Where my doubts were really tormenting me was inside the confessional box.
People were coming to me, kneeling before me, confessing their sins to me. And I, with a sign of the cross, was promising that I had the power to forgive their sins. I, a sinner, a man, was taking God’s place, God’s right.
That terrible voice was penetrating me, saying, “You are depriving God of His glory. If sinners want to obtain forgiveness of their sins they must go to God and not to you. It is God’s law they have broken. To God, therefore, they must make confession; to God alone they must pray for forgiveness. No man can forgive sins, but Jesus can, and does forgive sins. ‘Thou shalt call his name JESUS: for he shall save his people from their sins.’ (Matt. 1:21). ‘There is none other name under heaven given among men, whereby we must be saved.’ (Acts 4:12). ‘For there is one God and one mediator between God and men, the man Christ Jesus.’ ” I Tim. 2:5.
Every time I see a priest walking in the street, it seems impossible, unbelievable-a dream-that I once, myself, had been a Roman Catholic priest; that I had to believe what he has to believe; that I had to teach what he has to teach.
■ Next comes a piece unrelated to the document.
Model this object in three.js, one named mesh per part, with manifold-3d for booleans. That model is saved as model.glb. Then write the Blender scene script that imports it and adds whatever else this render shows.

I clearly know why I left the church of Rome, but what I cannot fully understand is why priests stay in the priesthood.
I could not stay any longer in the Roman Catholic church because I could not continue to serve two masters, the pope and Christ. I could not believe two contradictory teachings, tradition and the Bible. I had to choose between Christ and the pope; between tradition and the Bible; and I have chosen Christ and the Bible.
I left the Roman priesthood and the Roman religion in 1944 and was led by the Holy Spirit to evangelize Roman Catholics and urge Christians to witness to them without fear.